Though gender-neutral and gender-irreverent fashion and style may be seen as a trend, it’s so much more, as society begins to understand and accept those who don’t dress within the binary. “Everything is still very binary oriented,” Derek Nguyen, a stylist and former fashion editor says. “When I was an editor and I used to pull items for stories, they would say things like men’s turtleneck or women’s turtleneck. I would always think that was stupid and just eliminate that part.” And while that may seem like a small thing, that rigid binary extends, most present in the dressing rooms of retail spaces.

“There have been times in the past where I’ll be standing in line and they will tell me I have to go to the men’s line which is really embarrassing,” Nguyen continues, explaining he mostly ignores looks he may get while shopping on the floor. “Sometimes I just buy the item and return it later if it doesn’t fit, because of the thought of getting in line and possibly getting denied.” But for others, that discomfort is also present on the shop floor.

“Over the course of my teen years and early 20s, I noticed that I drifted towards ‘female clothing,’” says makeup artist Demi Washington, who grew up in Charleston, South Carolina. “I wasn’t identifying as trans but it was always awkward shopping in these very heteronormative spaces.
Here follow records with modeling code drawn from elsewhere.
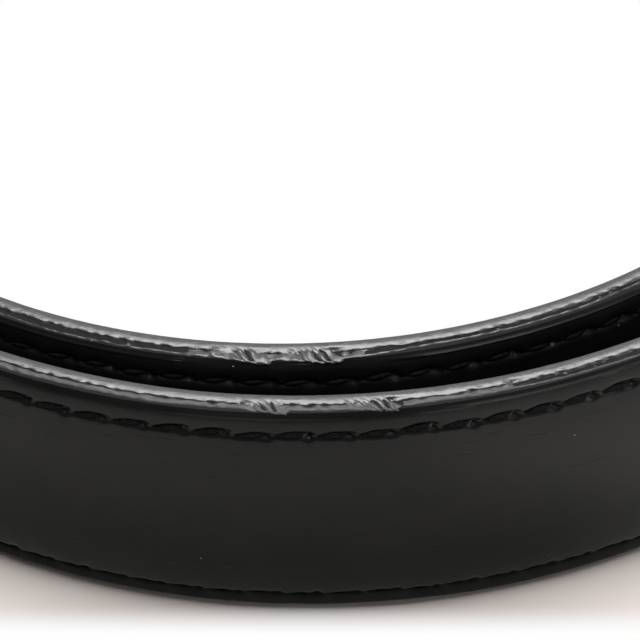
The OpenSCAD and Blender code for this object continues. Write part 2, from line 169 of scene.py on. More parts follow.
def face_rise(s, inset):
    """How far the filler raises the face: the lower of a cubic crown and a slope from each end.

    The change from one to the other is smooth: each is taken to the power -5, and their sum to
    -1/5.
    """
    sharpness, least = 5.0, 1e-6
    crown = padding_t * (1 - (1 - np.clip(inset, 0, half_w) / half_w) ** 3)
    slope = padding_t / skive_l * np.maximum(least, np.minimum(s - padding_start, point_s - s))
    return (np.maximum(crown, least) ** -sharpness + slope**-sharpness) ** (-1 / sharpness)


def stations(start, end, coarse, fine, spots=()):
    """Places along the strap at even steps, finer where the turns pass the front and at spots.

    A spot is (centre, reach, step).
    """
    places = np.arange(start, end, coarse)
    for centre, reach, step in ((front_s, 38, fine), (rear_s, 38, fine), *spots):
        places = places[abs(places - centre) > reach]
        places = np.append(places, np.arange(centre - reach, centre + reach, step))
    return np.append(np.sort(places), end)


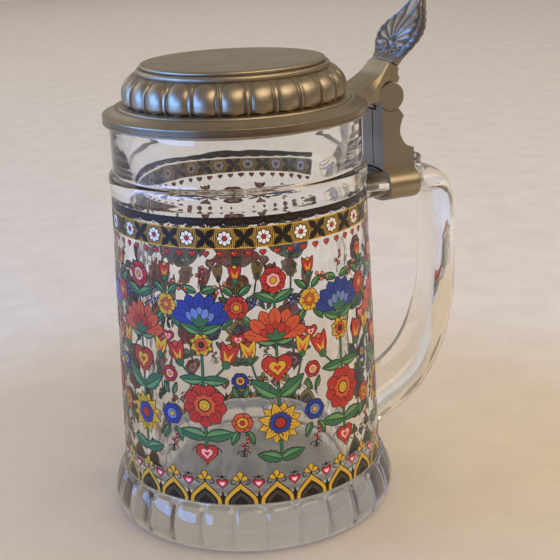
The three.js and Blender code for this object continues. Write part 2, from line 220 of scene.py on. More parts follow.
# Each light is a rectangle that faces the mug's middle: its place in degrees round and up and in metres
# from there, its width and height, its colour and watts, and if shiny surfaces show it.
lit_middle = Vector((0, 0, 0.09))
daylight = (0.14, 0.37, 1.0)
for name, azimuth, elevation, distance, wide, tall, colour, watts, mirrored in [
    ("window", 161, 15, 1.1, 0.62, 0.66, daylight, 9, True),
    ("low_window", 192, 5, 1.1, 0.7, 0.3, daylight, 6, True),
    ("sky", 115, 24, 1.5, 1.0, 0.7, (0.82, 0.88, 1.0), 2, True),
    ("lamp", -78, 45, 1.3, 1.2, 0.8, (1.0, 0.83, 0.6), 8.5, True),
    ("side_lamp", -22, 38, 1.5, 0.9, 0.6, (1.0, 0.84, 0.6), 2.2, True),
    ("far_lamp", 20, 55, 1.5, 1.0, 1.0, (1.0, 0.88, 0.74), 3, False),
    ("ceiling", -20, 62, 1.6, 1.2, 1.2, (1.0, 0.93, 0.84), 2, False),
    ("fill", -98, 11, 1.3, 0.9, 0.4, (1.0, 0.86, 0.7), 6, False),
    ("back_glow", 75, 38, 2.6, 2.2, 1.6, (1.0, 0.95, 0.9), 18, False),
]:
    light_data = bpy.data.lights.new(name, "AREA")
    light_data.shape = "RECTANGLE"
    light_data.size = wide
    light_data.size_y = tall
    light_data.color = colour
    light_data.energy = watts
    light = put_up(name, light_data)
    turn = math.radians(azimuth)
    rise = math.radians(elevation)
    way = Vector((math.cos(turn) * math.cos(rise), math.sin(turn) * math.cos(rise), math.sin(rise)))
    light.location = lit_middle + way * distance
    light.rotation_euler = way.to_track_quat("Z", "Y").to_euler()
    light.visible_glossy = mirrored
    light.visible_transmission = False

scene.view_settings.view_transform = "Standard"
scene.cycles.max_bounces = 40
scene.cycles.glossy_bounces = 32
scene.cycles.transmission_bounces = 32
scene.cycles.transparent_max_bounces = 32
scene.cycles.caustics_refractive = False
scene.cycles.caustics_reflective = False

# Glass mug
# Foot, body, ring, neck and handle are one pressed piece of clear glass with fire-polished edges.
# Its inside narrows towards the bottom, as the plunger that formed it did, and its underside is stippled.
mm = 0.001

foot_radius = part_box("glass_mug")[1].y / mm
rim_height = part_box("glass_mug")[1].z / mm
foot_height = 17
body_foot_radius = 47.5
body_top_radius = 45
body_top = 119.4
ring_bulge = 0.6
ring_height = 7.8
neck_radius = 43.9
rim_round = 2.1
outer_rim_round = rim_round * 0.75
inner_rim_round = rim_round * 0.6
base_dish = 0.8
panels = 28
panel_top = foot_height - 0.7
panel_start = 0.8
panel_rise = 3.5
panel_round = 2.4
panel_groove = 1.25
panel_crown = 0.5
groove_half_width = 0.6
groove_blend = 0.3
inner_foot_radius = 37
inner_top_radius = 38.6
inner_rim_radius = 40.8
floor_height = 15
floor_round = 9

bar_height = 112.3
bar_section = (4.9, 11.1)
collar_start = 54.7
collar_end = 67.7
bend_reach = 14.1
grip_half_width = 9.5
root_height = 26
root_section = (8.2, 10.5)
section_power = 2.35
bend_power = 2.6
grip_power = 2.85
lug_gap = 0.3
lug_length = 5.2
lug_half_width = 5
lug_taper = 0.6
lug_top = 122.2
lug_shoulder = 1.2
lug_round = 1.25
lug_power = 4
crease_angle = 38


def eased(value):
    """0 to 1, with a soft start and end."""
    value = np.clip(value, 0, 1)
    return value * value * (3 - 2 * value)


def squared(value, power):
    """A sine or cosine for an oblong with rounded corners: an ellipse at power 2, and squarer above it."""
    return np.sign(value) * np.abs(value) ** (2 / power)


def soft_line(points, steps):
    """A smooth line through the points, each of any number of values, with that many steps a span."""
    points = np.array(points, float)
    knots = np.concatenate([[2 * points[0] - points[1]], points, [2 * points[-1] - points[-2]]])
    line = []
    for before, start, end, after in zip(knots, knots[1:], knots[2:], knots[3:]):
        for t in np.arange(steps) / steps:
            line.append(0.5 * (
                2 * start + (end - before) * t
                + (2 * before - 5 * start + 4 * end - after) * t**2
                + (3 * start - before - 3 * end + after) * t**3
            ))
    return np.array(line + [points[-1]])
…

So it would be as simple as going into a Forever 21, where I think it’s very flamboyant fashion but it’s very separate. I just felt like i was being watched if I wanted to wear ‘girl clothes.’” Both Washington and Nguyen have come to identify outside of the binary in some way, identities that they began to explore and understand through getting dressed.
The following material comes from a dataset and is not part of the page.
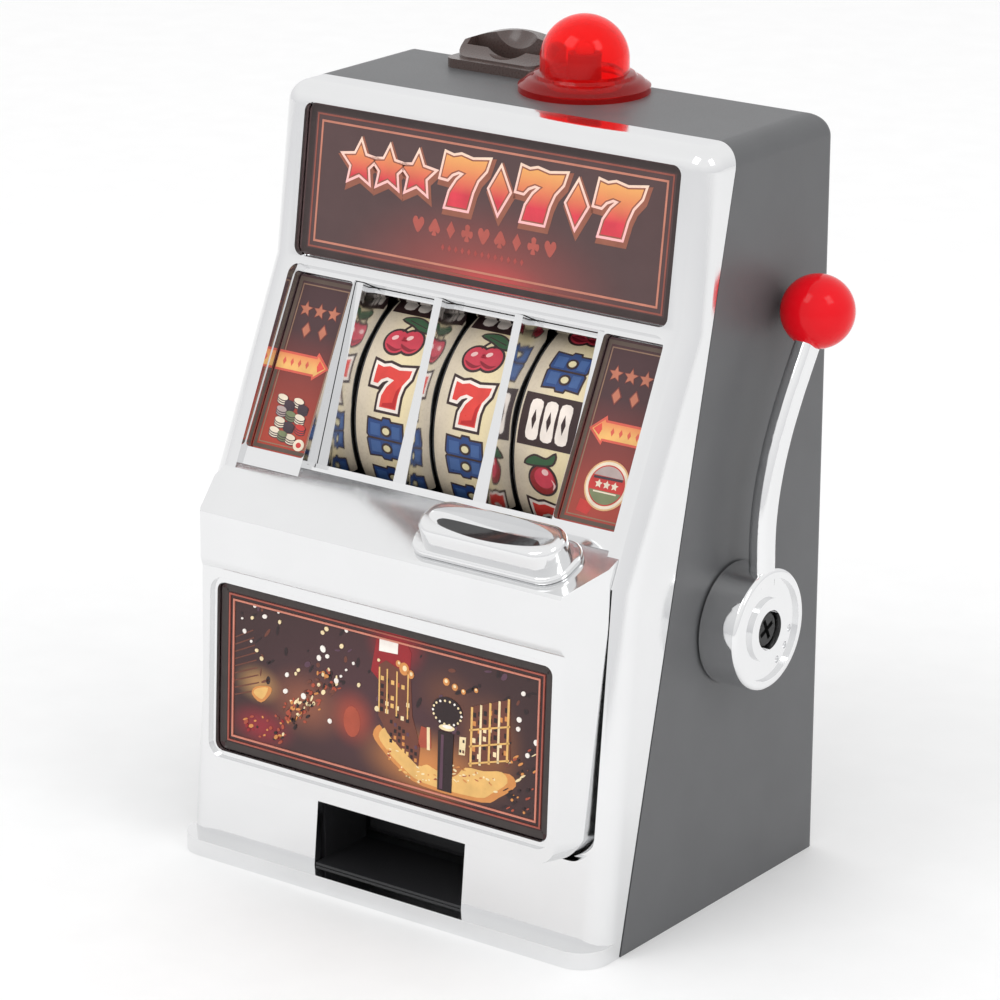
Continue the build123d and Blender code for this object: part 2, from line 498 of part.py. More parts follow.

“With all of these really binary labels in place it was really hard for me to dislodge these ideals set in place by society of how a person should be,” Nguyen said, noting that retail spaces reinforced these ideals. “So my experimentation process was a lot slower and more delayed than I think it would have been if I had had these gender neutral spaces.” But it’s more than just those communities that might find something at Phluid.

“I’m not really looking for anything but color, texture, and silhouette,” artist and musician DonChristian says of his shopping habits. Most of his finds come from thrifting, a process he generally starts in the women’s section. “You just find more of that in womenswear.” And while he does receive some negative comments for his style, on the whole they are minimal.

“I think dressing genderless is made easier for people of a certain body type,” Christian continued. “I think if I was a bigger size then I might receive more criticism for wearing the same clothes. So I won’t deny that’s a privilege.”

But there are a litany of other issues that one finds, even on the design side for this sector of the industry. “With menswear and womenswear, the blocks are different,” Brooklyn-based designer Kris Harring says, referring to the blueprints for clothing design. In January, the Fashion Institute of Technology grad was put in the 2018 FIT Design Entrepreneurs program for its line based on providing clothes that shrink traditional ideas of gender. “The bodies are different so a question I’m working on is how do we create pieces for different types of body types that are genderless.” Phluid was set up to combat many of these issues.

But the store does leave out some of the biggest and buzziest brands that have made their names in this particular market. Brands like Telfar, Eckhaus Latta, and Vaquera are currently missing from the permanent mix. This list could be expanded when one considers gender-irreverent brands, or brands that may be categorized for one gender but pull design tactics form another. “They are doing really beautiful clothes for men that is very in touch with what we would traditionally expect for women and they are now showing it on the runway for men,” stylist Lufti Janania said. In this mix he included names like Palomo Spain and Wales Bonner.

Going forward, Smith hopes to include names like Telfar, Vaquera, and Eckhaus Latta on the floor at Phluid. In addition to allowing designers in the gender-free category to host trunk shows, he hopes to help the younger ones develop their brands and get them manufactured. As for the more established? “There’s price sensitivity so it’s about figuring out a way to work together in a way that creates product that’s aspirational without being elitist or exclusive against people who only have $600 to $1000 to spend on a piece of clothing,” Smith says. “A lot of the brands have a high, high price point right now, and I’m not really against that but I am also respectful to my customer.”

“The door is open,” he says of figuring out how to incorporate other brands into the venture. “I have a feeling that people are going to start showing up once they start hearing about us.”